• Task to complete
Using the listing below, set down each line from the line containing "froth_edge(FROTH_CEILING, FROTH_CREST)], True)" through the line containing "bpy.context.scene.collection.objects.link(empty)", both ends included, exactly and with nothing added.

• Supplied information
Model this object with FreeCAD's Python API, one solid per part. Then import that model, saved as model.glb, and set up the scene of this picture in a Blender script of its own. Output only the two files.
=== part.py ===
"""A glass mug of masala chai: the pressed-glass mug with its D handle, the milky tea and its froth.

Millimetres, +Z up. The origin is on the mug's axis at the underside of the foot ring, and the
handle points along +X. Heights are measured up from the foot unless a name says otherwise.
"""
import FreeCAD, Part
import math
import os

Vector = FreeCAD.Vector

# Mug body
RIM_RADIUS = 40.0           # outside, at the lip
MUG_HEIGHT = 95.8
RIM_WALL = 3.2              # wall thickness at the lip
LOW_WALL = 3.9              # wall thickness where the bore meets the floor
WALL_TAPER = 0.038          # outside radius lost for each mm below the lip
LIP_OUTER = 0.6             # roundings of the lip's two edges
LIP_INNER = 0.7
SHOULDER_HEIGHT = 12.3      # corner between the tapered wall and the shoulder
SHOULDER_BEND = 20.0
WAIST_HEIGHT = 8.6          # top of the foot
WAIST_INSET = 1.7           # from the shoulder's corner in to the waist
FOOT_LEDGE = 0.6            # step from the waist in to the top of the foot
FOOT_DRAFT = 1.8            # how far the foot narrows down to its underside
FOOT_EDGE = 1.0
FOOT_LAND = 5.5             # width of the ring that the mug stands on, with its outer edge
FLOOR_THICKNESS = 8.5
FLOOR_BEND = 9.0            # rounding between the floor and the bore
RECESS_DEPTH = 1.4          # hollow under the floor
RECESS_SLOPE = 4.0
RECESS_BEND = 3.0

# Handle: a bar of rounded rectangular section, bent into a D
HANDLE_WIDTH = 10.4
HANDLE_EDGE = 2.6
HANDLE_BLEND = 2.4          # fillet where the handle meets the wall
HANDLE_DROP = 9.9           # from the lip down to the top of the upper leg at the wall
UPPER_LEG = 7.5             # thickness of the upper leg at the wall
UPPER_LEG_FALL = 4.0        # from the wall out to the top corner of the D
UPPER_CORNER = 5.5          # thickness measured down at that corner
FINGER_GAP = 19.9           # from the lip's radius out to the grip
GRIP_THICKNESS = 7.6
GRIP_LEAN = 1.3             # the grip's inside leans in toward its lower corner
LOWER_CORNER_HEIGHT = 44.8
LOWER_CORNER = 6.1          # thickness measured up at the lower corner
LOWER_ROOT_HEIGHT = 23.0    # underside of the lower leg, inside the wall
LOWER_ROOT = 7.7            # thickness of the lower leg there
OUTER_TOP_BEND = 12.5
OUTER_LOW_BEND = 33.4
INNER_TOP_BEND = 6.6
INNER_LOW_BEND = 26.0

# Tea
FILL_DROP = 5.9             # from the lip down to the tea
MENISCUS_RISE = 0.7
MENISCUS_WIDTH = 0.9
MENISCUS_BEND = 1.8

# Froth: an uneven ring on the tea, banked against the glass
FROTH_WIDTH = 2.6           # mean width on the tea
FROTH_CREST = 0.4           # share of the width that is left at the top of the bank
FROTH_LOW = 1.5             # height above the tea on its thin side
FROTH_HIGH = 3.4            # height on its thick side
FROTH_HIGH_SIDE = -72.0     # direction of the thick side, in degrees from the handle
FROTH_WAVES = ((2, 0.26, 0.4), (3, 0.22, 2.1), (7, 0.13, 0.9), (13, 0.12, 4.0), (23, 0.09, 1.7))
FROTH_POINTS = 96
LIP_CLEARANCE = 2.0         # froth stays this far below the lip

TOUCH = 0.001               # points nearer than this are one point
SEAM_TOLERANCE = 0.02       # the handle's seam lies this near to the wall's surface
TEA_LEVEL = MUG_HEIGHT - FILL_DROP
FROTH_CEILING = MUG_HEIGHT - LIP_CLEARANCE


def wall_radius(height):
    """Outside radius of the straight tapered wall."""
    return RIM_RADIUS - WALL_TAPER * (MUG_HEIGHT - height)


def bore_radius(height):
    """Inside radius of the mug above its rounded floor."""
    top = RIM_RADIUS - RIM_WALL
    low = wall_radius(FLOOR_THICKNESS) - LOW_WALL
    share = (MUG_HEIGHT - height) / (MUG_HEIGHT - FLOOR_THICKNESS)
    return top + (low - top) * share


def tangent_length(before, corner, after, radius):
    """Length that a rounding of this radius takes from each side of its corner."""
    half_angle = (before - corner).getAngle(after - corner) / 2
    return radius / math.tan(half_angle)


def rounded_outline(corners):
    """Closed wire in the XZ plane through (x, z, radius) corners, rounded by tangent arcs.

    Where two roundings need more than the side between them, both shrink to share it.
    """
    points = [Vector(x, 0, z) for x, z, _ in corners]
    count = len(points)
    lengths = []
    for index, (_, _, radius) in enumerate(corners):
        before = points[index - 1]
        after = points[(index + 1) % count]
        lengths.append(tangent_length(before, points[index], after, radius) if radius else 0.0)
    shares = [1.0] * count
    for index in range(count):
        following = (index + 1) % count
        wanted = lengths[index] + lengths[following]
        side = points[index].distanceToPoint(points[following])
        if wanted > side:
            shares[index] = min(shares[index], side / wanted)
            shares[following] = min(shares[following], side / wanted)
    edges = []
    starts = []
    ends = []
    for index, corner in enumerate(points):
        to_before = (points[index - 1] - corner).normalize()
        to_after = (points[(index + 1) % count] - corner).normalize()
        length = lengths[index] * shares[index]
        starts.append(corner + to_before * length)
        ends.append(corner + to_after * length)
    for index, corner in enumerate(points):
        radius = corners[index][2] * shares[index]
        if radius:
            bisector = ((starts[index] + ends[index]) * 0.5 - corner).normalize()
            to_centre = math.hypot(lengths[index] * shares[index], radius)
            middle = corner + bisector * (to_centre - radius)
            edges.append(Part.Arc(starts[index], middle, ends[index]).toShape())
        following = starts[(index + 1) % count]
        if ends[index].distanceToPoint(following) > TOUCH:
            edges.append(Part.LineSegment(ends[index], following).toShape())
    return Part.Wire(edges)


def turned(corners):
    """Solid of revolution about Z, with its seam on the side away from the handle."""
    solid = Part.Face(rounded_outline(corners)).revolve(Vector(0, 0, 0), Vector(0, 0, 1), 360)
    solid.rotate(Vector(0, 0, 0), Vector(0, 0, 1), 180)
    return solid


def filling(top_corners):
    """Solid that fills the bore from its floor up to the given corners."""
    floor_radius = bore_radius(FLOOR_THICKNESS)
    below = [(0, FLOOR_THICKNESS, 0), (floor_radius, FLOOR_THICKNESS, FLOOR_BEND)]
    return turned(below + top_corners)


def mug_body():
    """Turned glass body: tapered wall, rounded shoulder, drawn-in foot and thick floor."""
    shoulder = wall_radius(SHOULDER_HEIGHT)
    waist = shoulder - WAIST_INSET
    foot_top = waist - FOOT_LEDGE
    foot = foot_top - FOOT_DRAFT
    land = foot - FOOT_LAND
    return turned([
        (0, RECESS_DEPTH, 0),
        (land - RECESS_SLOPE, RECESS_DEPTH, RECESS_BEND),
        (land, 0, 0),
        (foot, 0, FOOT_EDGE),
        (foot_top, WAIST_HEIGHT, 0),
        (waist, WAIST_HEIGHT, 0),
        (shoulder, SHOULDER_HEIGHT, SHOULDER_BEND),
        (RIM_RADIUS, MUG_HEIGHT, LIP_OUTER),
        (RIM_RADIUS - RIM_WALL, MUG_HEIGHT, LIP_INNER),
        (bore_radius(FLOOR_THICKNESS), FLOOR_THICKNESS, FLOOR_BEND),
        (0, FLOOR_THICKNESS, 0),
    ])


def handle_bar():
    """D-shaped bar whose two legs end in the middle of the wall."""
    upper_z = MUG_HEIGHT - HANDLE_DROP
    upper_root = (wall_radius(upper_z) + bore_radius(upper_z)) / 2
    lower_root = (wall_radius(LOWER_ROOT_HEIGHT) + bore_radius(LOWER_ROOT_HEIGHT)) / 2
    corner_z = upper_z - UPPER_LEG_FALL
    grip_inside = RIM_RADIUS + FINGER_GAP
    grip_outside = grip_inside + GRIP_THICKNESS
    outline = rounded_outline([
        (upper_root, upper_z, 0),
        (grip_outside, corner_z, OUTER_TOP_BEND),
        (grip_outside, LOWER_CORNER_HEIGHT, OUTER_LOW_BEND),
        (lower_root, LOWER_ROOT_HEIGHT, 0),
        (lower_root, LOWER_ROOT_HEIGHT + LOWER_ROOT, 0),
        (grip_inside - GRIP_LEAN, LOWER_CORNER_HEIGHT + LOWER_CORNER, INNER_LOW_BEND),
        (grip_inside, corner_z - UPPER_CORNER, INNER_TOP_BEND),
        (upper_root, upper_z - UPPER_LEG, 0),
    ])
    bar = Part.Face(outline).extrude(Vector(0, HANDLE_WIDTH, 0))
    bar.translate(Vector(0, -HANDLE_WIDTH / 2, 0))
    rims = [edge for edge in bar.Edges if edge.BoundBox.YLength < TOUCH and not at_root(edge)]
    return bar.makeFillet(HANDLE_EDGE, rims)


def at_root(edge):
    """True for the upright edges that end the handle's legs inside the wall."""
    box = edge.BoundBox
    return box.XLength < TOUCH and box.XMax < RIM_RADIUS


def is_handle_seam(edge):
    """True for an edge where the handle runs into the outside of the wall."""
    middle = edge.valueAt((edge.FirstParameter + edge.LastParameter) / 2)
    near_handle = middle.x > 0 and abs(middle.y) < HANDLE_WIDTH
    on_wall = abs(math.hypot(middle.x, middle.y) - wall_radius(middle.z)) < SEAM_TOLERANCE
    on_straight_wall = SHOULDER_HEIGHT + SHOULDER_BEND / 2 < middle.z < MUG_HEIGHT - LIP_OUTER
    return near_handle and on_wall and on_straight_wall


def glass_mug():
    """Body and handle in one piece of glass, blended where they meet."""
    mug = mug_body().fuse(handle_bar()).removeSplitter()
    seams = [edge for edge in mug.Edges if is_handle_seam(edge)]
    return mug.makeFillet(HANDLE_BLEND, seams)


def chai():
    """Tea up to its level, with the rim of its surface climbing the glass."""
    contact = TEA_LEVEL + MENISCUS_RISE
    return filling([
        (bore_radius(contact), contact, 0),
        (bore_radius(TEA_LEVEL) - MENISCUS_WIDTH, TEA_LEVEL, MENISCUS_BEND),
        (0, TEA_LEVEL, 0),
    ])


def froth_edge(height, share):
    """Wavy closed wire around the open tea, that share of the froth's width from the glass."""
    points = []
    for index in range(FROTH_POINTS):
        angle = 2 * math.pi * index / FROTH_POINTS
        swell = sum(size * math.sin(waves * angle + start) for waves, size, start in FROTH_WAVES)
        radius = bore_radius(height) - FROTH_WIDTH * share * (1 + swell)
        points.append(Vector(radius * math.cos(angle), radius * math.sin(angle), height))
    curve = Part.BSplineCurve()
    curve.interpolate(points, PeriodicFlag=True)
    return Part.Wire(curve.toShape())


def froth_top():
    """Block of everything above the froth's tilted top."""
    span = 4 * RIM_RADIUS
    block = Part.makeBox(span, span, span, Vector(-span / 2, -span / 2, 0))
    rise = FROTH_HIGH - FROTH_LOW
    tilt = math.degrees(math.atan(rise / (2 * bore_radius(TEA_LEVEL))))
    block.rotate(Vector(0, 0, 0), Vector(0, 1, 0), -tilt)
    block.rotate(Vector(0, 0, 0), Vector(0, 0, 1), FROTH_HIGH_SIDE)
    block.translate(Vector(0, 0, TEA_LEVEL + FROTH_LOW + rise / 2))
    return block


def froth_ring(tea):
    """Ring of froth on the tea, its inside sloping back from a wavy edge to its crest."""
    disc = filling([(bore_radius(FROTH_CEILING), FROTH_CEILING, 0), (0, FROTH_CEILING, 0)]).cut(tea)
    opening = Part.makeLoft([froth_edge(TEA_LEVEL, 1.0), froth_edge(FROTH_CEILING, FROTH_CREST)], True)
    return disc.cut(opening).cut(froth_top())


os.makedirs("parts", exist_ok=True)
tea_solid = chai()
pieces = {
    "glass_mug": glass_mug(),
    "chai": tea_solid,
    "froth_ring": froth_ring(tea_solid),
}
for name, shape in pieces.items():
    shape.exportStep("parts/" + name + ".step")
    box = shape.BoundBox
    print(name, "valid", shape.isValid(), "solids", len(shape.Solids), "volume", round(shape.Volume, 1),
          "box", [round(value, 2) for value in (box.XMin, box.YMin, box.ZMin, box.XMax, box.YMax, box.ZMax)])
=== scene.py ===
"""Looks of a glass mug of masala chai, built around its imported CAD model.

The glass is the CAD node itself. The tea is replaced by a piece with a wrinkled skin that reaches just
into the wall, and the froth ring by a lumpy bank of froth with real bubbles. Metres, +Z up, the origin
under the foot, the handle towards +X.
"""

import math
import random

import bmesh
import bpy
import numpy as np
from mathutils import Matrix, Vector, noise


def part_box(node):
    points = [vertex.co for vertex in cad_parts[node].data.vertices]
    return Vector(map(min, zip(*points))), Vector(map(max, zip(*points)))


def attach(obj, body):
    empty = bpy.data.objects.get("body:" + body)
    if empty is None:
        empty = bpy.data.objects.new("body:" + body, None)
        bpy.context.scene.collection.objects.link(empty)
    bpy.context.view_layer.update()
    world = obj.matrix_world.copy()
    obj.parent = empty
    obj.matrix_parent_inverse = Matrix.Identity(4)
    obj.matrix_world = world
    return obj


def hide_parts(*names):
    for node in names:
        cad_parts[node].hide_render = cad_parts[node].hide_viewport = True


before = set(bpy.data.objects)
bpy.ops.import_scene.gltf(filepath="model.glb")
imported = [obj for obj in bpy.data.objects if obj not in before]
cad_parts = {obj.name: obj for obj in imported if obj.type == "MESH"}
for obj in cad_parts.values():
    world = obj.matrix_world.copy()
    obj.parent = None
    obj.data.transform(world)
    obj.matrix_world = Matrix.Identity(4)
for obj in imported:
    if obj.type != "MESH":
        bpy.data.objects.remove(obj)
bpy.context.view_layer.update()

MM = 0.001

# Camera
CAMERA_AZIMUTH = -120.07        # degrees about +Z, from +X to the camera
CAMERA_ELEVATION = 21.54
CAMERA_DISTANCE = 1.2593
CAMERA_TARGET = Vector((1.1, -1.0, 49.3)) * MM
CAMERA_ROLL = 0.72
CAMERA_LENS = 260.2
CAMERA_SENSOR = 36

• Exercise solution
    opening = Part.makeLoft([froth_edge(TEA_LEVEL, 1.0), froth_edge(FROTH_CEILING, FROTH_CREST)], True)
    return disc.cut(opening).cut(froth_top())


os.makedirs("parts", exist_ok=True)
tea_solid = chai()
pieces = {
    "glass_mug": glass_mug(),
    "chai": tea_solid,
    "froth_ring": froth_ring(tea_solid),
}
for name, shape in pieces.items():
    shape.exportStep("parts/" + name + ".step")
    box = shape.BoundBox
    print(name, "valid", shape.isValid(), "solids", len(shape.Solids), "volume", round(shape.Volume, 1),
          "box", [round(value, 2) for value in (box.XMin, box.YMin, box.ZMin, box.XMax, box.YMax, box.ZMax)])
=== scene.py ===
"""Looks of a glass mug of masala chai, built around its imported CAD model.

The glass is the CAD node itself. The tea is replaced by a piece with a wrinkled skin that reaches just
into the wall, and the froth ring by a lumpy bank of froth with real bubbles. Metres, +Z up, the origin
under the foot, the handle towards +X.
"""

import math
import random

import bmesh
import bpy
import numpy as np
from mathutils import Matrix, Vector, noise


def part_box(node):
    points = [vertex.co for vertex in cad_parts[node].data.vertices]
    return Vector(map(min, zip(*points))), Vector(map(max, zip(*points)))


def attach(obj, body):
    empty = bpy.data.objects.get("body:" + body)
    if empty is None:
        empty = bpy.data.objects.new("body:" + body, None)
        bpy.context.scene.collection.objects.link(empty)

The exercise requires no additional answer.